§ **Challenge**: Reproduce the data exactly.
--- START Material ---
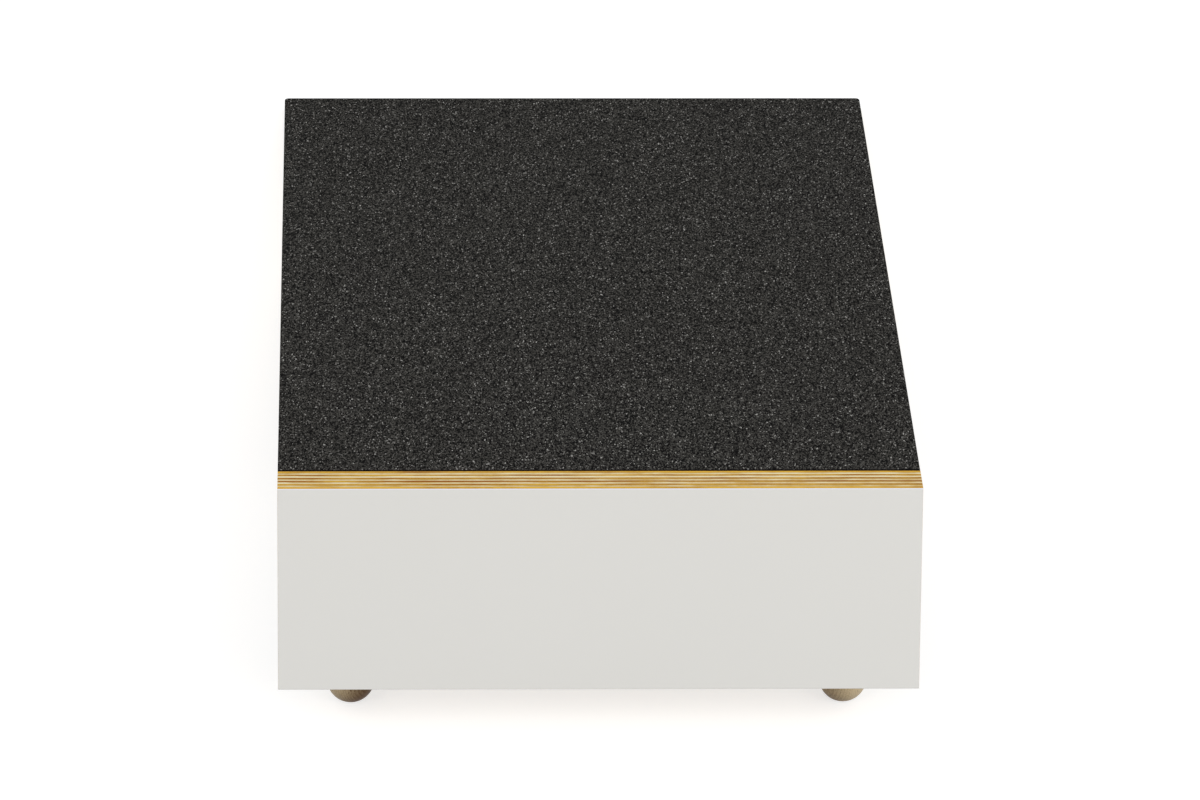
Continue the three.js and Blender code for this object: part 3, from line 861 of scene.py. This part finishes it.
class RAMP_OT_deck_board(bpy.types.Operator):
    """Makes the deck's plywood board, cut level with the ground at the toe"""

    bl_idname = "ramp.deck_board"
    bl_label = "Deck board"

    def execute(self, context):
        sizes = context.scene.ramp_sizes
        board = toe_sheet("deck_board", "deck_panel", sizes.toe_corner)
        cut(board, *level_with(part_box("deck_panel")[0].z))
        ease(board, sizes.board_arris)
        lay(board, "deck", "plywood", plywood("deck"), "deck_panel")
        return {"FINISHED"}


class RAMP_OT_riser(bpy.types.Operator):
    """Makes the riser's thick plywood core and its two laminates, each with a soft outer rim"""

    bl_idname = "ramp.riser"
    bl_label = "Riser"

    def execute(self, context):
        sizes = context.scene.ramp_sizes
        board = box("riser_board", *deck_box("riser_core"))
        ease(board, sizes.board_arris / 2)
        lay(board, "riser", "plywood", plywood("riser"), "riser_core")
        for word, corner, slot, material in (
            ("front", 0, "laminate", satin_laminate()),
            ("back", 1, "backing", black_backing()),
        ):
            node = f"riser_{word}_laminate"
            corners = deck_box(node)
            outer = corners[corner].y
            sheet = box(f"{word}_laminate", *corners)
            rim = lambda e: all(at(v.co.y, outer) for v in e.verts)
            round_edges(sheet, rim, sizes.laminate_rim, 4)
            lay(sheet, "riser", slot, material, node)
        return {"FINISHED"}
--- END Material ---
§ **Task solution**:
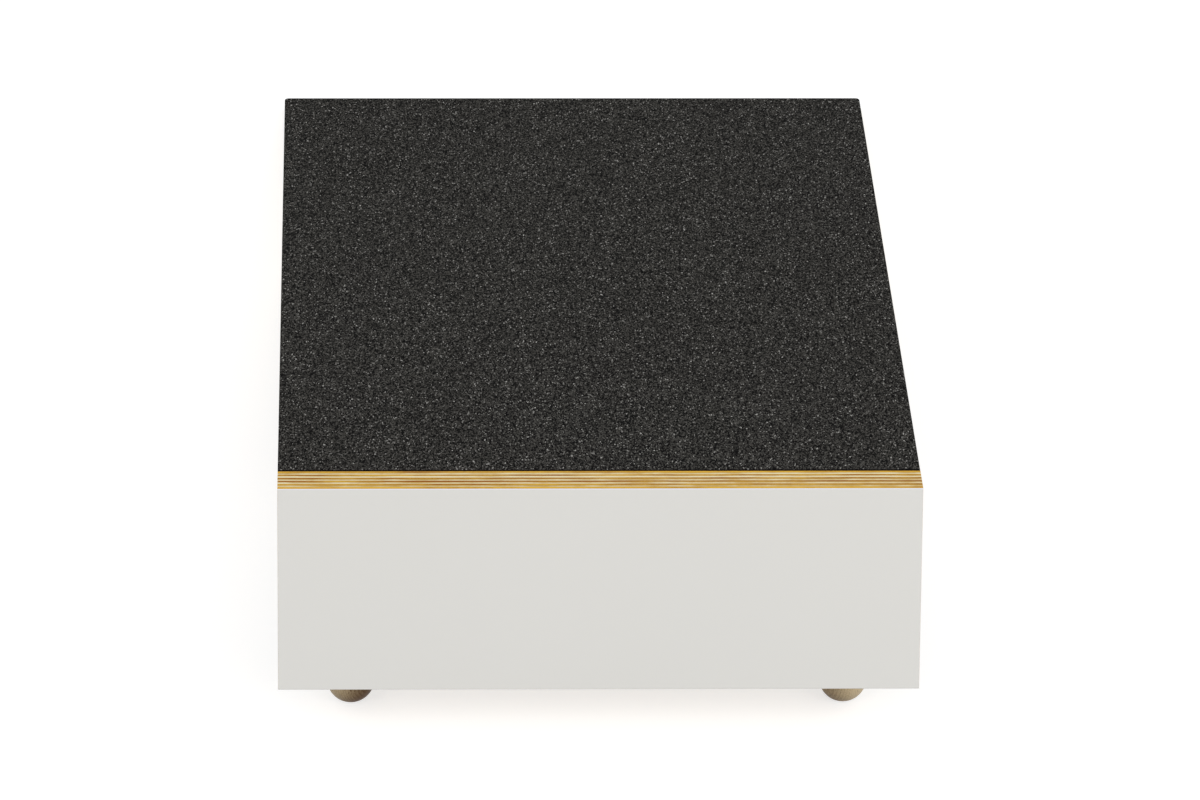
Continue the three.js and Blender code for this object: part 3, from line 861 of scene.py. This part finishes it.
class RAMP_OT_deck_board(bpy.types.Operator):
    """Makes the deck's plywood board, cut level with the ground at the toe"""

    bl_idname = "ramp.deck_board"
    bl_label = "Deck board"

    def execute(self, context):
        sizes = context.scene.ramp_sizes
        board = toe_sheet("deck_board", "deck_panel", sizes.toe_corner)
        cut(board, *level_with(part_box("deck_panel")[0].z))
        ease(board, sizes.board_arris)
        lay(board, "deck", "plywood", plywood("deck"), "deck_panel")
        return {"FINISHED"}


class RAMP_OT_riser(bpy.types.Operator):
    """Makes the riser's thick plywood core and its two laminates, each with a soft outer rim"""

    bl_idname = "ramp.riser"
    bl_label = "Riser"

    def execute(self, context):
        sizes = context.scene.ramp_sizes
        board = box("riser_board", *deck_box("riser_core"))
        ease(board, sizes.board_arris / 2)
        lay(board, "riser", "plywood", plywood("riser"), "riser_core")
        for word, corner, slot, material in (
            ("front", 0, "laminate", satin_laminate()),
            ("back", 1, "backing", black_backing()),
        ):
            node = f"riser_{word}_laminate"
            corners = deck_box(node)
            outer = corners[corner].y
            sheet = box(f"{word}_laminate", *corners)
            rim = lambda e: all(at(v.co.y, outer) for v in e.verts)
            round_edges(sheet, rim, sizes.laminate_rim, 4)
            lay(sheet, "riser", slot, material, node)
        return {"FINISHED"}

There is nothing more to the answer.